Ellen Degeneres made history when she came out on "The Ellen Show" in 1997. At the time, hers was the first openly gay character in a starring role on TV, and gay characters in supporting roles were few and far between. Clothing retailer JC Penney withdrew its sponsorship of the episode in protest of its controversial subject matter. Today, Degeneres is a spokesperson for JC Penney, and the company vocally supported the actress and talk-show host after the conservative group One Million Moms called for a boycott of the retail chain.
"When Ellen came out, a lot of Americans didn't know anyone who was [openly] gay. They barely knew the word," said Rich Ferraro, vice president of communications for the Gay & Lesbian Alliance Against Defamation (GLAAD).
"Across our culture, people are becoming more accepting of the community, so people are feeling more comfortable to come out," Ferraro continued, pointing to successful, openly gay performers like Ricky Martin and Neil Patrick Harris, who plays a ladykiller on the popular sitcom "How I Met Your Mother." Ferraro acknowledged that the film industry was slightly behind television in embracing gay actors.
"If you look at films in terms of gay people on screen playing either gay or straight -- gay characters or gay actors -- film traditionally follows television," he said.
"Films like 'Brokeback Mountain' -- which was the first time that a lot of Americans saw an accurate gay couple on screen -- definitely would not have happened if not for the success of shows like 'Will and Grace,'" Ferraro said. "I'm guessing there is more of a financial risk in the film industry. It could also be that studios and filmmakers are scared to be the first."
Industry hesitations aside, Bragman insists that gay actors are far better off if they are open about their sexuality -- even if their market value takes a temporary hit.
"I have worked with over a dozen people who have come out," Bragman said. "And everyone's been happy and grateful that they did this. Nobody has regretted the decision. Everyone feels like a burden has been lifted from their shoulders.
"In the vast majority of cases, people's careers have gotten more interesting and more fulfilling," he continued. "And in some cases it has renewed careers." But at least one of his clients -- country singer Chely Wright -- saw some negative repercussions after coming out.
"It certainly didn't help her country career, but it helped her soul," Bragman said.
"The balance is between your life and your career," he continued. "The question is, 'What kind of life do you want to live? Would you make the deal with the devil and say 'I'll stay in the closet and I'll marry a woman and have a sham marriage and live this fake life to be a $100 million action hero?'
"If that's the case, then that's fine. You made that deal with the devil. And you have to live with that deal. But I can't imagine that there's anything that resembles happiness or fulfillment there."
In 2011, Equity -- a UK-based artists' union -- surveyed its LGBT actor members, asking them if they felt it was "safe" to be out professionally. The poll "sought to gather a clearer picture on whether or not the entertainment industry is as open-minded as it is perceived to be when it comes to sexual orientation," said Max Beckmann, an Equity spokesperson.

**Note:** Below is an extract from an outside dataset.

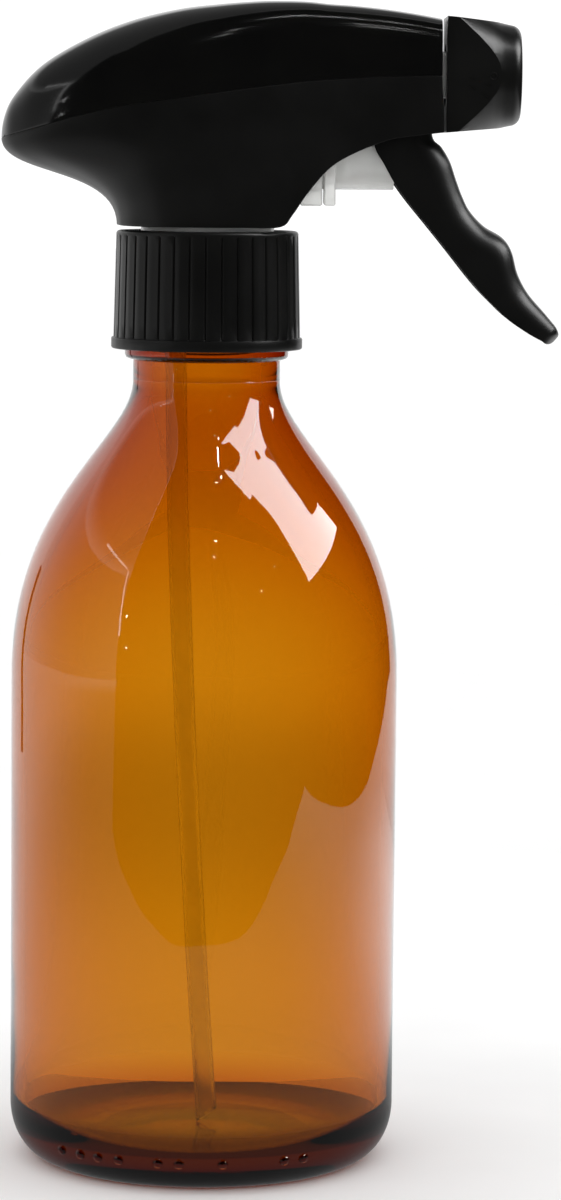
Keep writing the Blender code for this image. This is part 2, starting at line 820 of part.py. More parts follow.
# Ribs of the shrouds from the front to the rear tip, in millimetres: the seam's point as
# (x, half width, height), the lower shroud's edge below it, and the ridge's height above it.
SHROUD_RIBS = [
    ((38.5, 10.2, 182.2), (38.9, 10.2, 173.0), 191.7),
    ((34.0, 10.2, 182.15), (34.3, 10.2, 172.4), 192.5),
    ((29.0, 10.2, 182.0), (29.6, 10.2, 171.6), 193.2),
    ((24.0, 10.3, 181.7), (23.9, 10.3, 169.3), 193.7),
    ((20.0, 10.6, 181.4), (20.0, 10.6, 166.8), 193.95),
    ((16.5, 11.0, 181.1), (16.5, 10.9, 162.7), 194.3),
    ((12.5, 11.7, 180.6), (14.2, 11.2, 159.3), 194.4),
    ((8.0, 12.5, 180.0), (12.2, 11.7, 157.2), 194.3),
    ((2.0, 13.5, 179.15), (6.0, 12.9, 157.0), 193.8),
    ((-5.0, 14.2, 178.1), (-1.0, 13.4, 157.0), 192.9),
    ((-13.0, 14.0, 177.0), (-7.5, 12.2, 157.0), 190.9),
    ((-20.5, 12.6, 175.3), (-11.6, 9.4, 157.0), 187.8),
    ((-27.5, 9.8, 173.4), (-14.0, 6.0, 157.1), 183.6),
    ((-32.0, 5.9, 172.2), (-14.95, 2.9, 157.2), 178.8),
    ((-33.8, 2.9, 171.7), (-15.1, 1.3, 157.2), 175.3),
    ((-34.4, 0.0, 171.5), (-15.15, 0.0, 157.2), 172.2),
]


def both_sides(ribs):
    """The ribs of one side, then the other side's from the rear tip back to the front."""
    left = [(a, b, ridge, -1) for a, b, ridge in ribs]
    right = [(a, b, ridge, 1) for a, b, ridge in reversed(ribs[:-1])]
    return left + right


def grid(shape, columns, pole=None):
    """Quads between columns of vertices, and a fan to a pole behind the last column."""
    for column, following in zip(columns, columns[1:]):
        for k in range(len(column) - 1):
            shape.faces.new((column[k], column[k + 1], following[k + 1], following[k]))
    if pole is not None:
        last = columns[-1]
        for k in range(len(last) - 1):
            shape.faces.new((last[k], last[k + 1], pole))


def thicken(piece):
    shell = piece.modifiers.new("wall", "SOLIDIFY")
    shell.thickness = SHROUD_WALL
    shell.offset = -1
    shell.use_even_offset = True
    return piece


def open_shell(name, build):
    """An open surface with its faces pointing out, thickened inwards."""
    shape = bmesh.new()
    build(shape)
    bmesh.ops.recalc_face_normals(shape, faces=shape.faces)
    inside = Vector((0, 0, 175 * MM))
    if sum(face.normal.dot(face.calc_center_median() - inside) for face in shape.faces) < 0:
        bmesh.ops.reverse_faces(shape, faces=shape.faces)
    mesh = bpy.data.meshes.new(name)
    shape.to_mesh(mesh)
    shape.free()
    mesh.shade_smooth()
    return thicken(new_object(name, mesh, PIECES))


def make_upper_shroud(parent, black):
    # A short first span on each side keeps the wall upright where it meets the seam.
    angles = [math.radians(a) for a in (0, 3, 18, 36, 54, 72, 90, 108, 126, 144, 162, 177, 180)]

    def build(shape):
        columns = []
        for (x, half, seam), _, ridge in SHROUD_RIBS[:-1]:
            squareness = 2.2 + 1.3 * min(1, max(0, (x + 10) / 30))
            column = []
            for angle in angles:
                across = math.copysign(abs(math.cos(angle)) ** (2 / squareness), math.cos(angle))
                up = abs(math.sin(angle)) ** (2 / squareness)
                height = seam + (ridge - seam) * up
                column.append(shape.verts.new((x * MM, half * across * MM, height * MM + SEAM)))
            columns.append(column)
        (x, _, seam), _, _ = SHROUD_RIBS[-1]
        pole = shape.verts.new((x * MM, 0, seam * MM + SEAM))
        grid(shape, columns, pole)

    return settle(open_shell("upper_shroud", build), parent, black)


def make_lower_shroud(parent, black):
    rows = (0, 0.04, 0.2, 0.4, 0.6, 0.8, 1)

    def build(shape):
        columns = []
        for top, foot, _, side in both_sides(SHROUD_RIBS):
            upper = Vector((top[0], side * top[1], top[2])) * MM - Vector((0, 0, SEAM))
            lower = Vector((foot[0], side * foot[1], foot[2])) * MM
            drop = upper.z - lower.z
            first = upper - Vector((0, 0, 0.45 * drop))
            second = lower + Vector((0, 0, 0.68 * drop))
            corners = (upper, first, second, lower)
            columns.append([shape.verts.new(cubic(corners, t)) for t in rows])
        grid(shape, columns)

    return settle(open_shell("lower_shroud", build), parent, black)


def build():
    amber_glass = finish("amber glass", AMBER, 0.05)
    gloss = finish("gloss black plastic", BLACK, 0.15)
    satin = finish("satin black plastic", SATIN_BLACK, 0.45)
    natural = finish("natural polypropylene", NATURAL, 0.35)
    steel = finish("stainless steel", STEEL, 0.3, 1.0)
    rubber = finish("black rubber", RUBBER, 0.7)
    foam = finish("white foam", NATURAL, 0.8)

    stand = bpy.data.objects.new("bottle_axis", None)
    PIECES.objects.link(stand)
    stand.location = (BOTTLE_X, 0, 0)
    head = axis_empty("head_axis", 0, 0, stand)
    closure_axis = axis_empty("closure_axis", 0, 0, head)
    pivot = axis_empty("trigger_pivot", PIVOT_X, PIVOT_Z, head)
    piston = axis_empty("pump_axis", 0, PUMP_Z, head)
    nozzle = axis_empty("nozzle_axis", NOZZLE_BACK_X, SPRAY_Z, head)

    make_bottle(stand, amber_glass)
    make_closure(closure_axis, satin)
    make_closure_liner(head, foam)
    make_tube_retainer(head, natural)
    make_dip_tube(head, natural)
    make_sprayer_body(head, natural)
    make_pump_cylinder(head, natural)
    make_cylinder_seal(head, rubber)
    make_inlet_ball(head, steel)
    make_piston_cup(piston, rubber)
    make_piston_rod(piston, natural)
    make_return_spring(piston, steel)
    make_trigger(pivot, satin)
    make_outlet_valve(head, rubber)
    make_spinner(head, natural)
    make_nozzle_seal(head, rubber)
    make_nozzle_cap(nozzle, gloss)
    make_nozzle_insert(nozzle, gloss)
    make_upper_shroud(head, gloss)
    make_lower_shroud(head, satin)

    # The cutters are drawn from the bottle's axis too, so they stand with it.
    for cutter in CUTTERS.objects:
        cutter.parent = stand


build()
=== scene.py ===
"""Looks of the amber glass bottle with a black trigger sprayer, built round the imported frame."""

import json
import math

import bmesh
import bpy
from mathutils import Matrix, Vector

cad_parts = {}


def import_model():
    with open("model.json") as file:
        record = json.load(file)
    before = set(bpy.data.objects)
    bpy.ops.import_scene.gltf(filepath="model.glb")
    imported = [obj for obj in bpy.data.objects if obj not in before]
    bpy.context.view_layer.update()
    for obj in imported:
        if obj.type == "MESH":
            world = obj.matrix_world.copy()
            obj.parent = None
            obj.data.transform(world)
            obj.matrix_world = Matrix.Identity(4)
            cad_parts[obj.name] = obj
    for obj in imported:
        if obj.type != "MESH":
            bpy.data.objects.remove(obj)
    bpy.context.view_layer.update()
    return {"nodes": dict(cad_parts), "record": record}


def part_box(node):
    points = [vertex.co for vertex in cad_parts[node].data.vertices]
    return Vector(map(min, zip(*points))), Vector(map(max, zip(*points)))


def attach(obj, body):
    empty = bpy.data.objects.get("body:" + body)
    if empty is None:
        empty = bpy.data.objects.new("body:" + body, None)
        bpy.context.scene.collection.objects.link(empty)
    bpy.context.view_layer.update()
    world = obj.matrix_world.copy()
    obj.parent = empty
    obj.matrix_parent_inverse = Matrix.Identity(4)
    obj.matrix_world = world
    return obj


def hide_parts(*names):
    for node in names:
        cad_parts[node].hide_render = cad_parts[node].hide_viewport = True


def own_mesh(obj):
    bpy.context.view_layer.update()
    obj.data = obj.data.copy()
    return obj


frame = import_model()

MM = 0.001

# Places read from the frame.
bottle_low, bottle_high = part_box("bottle")
AXIS_X = (bottle_low[0] + bottle_high[0]) / 2
BOTTLE_R = (bottle_high[0] - bottle_low[0]) / 2
BOTTLE_TOP = bottle_high[2]
closure_low, closure_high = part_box("closure")
nozzle_low, nozzle_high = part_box("nozzle_cap")
SPRAY_Z = (nozzle_low[2] + nozzle_high[2]) / 2
NOZZLE_BACK = nozzle_low[0]
NOZZLE_FRONT = nozzle_high[0]
pump_low, pump_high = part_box("pump_cylinder")
spring_low, spring_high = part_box("return_spring")
PUMP_Z = (spring_low[2] + spring_high[2]) / 2
joints = {joint["name"]: joint for joint in frame["record"]["behaviour"]["joints"]}
PIVOT = Vector(joints["trigger_squeeze"]["pos_m"])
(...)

While 94 percent of the respondents said they were open about their sexuality among fellow performers, only 43 percent had come clean with their agents -- and more than one-third of the respondents said they had experienced homophobia at some point in their career.
Citing how common it is for industry professionals besides performers -- agents, executives, casting directors -- to be openly gay, Billik was confident a similar survey among American LGBT actors would have different results. "I think there is a safer feeling for actors here," she said.
Still, "there are plenty of actors who are out in their personal and their professional lives but who have not made a public announcement about it."
Earlier this week, a New York Times profile revealed that Jim Parsons, the Emmy-winning star of "The Big Bang Theory," was in a long-term committed relationship with a male partner. While the disclosure received plenty of media coverage, the Times story didn't even play it up. "He has not been hiding anything, but he has not been making any proclamations," Billik said. Why make a big proclamation when your sexual orientation isn't really that big a deal for audiences?
"It's 2012," Bragman said. "The president is for gay marriage, we have gay TV stars, gay movie stars ... the demographic that everybody covets just doesn't care about this issue."
Ferraro agrees that an actor's sexual orientation is increasingly less likely to define -- or limit -- their career. "Now when actors come out it's not the scandalous story in the media that it used to be," he said.
Of course, it might be a different story if, for example, a super-famous A-list actor were to come out of the closet after years -- decades, even -- of living as a straight man (or woman).
"I do hope that someday, someone who is a big star will feel comfortable in coming out," Billik said, arguing that it would pave the way for future generations to shed any hesitations about acknowledging their own sexual orientation.
"I think it's a reality that it would have an impact" on an actor's public reception -- temporarily. "For a little while, it would cause ripples, and then it would stop and people would get over it," she said. "All it's going to take is one."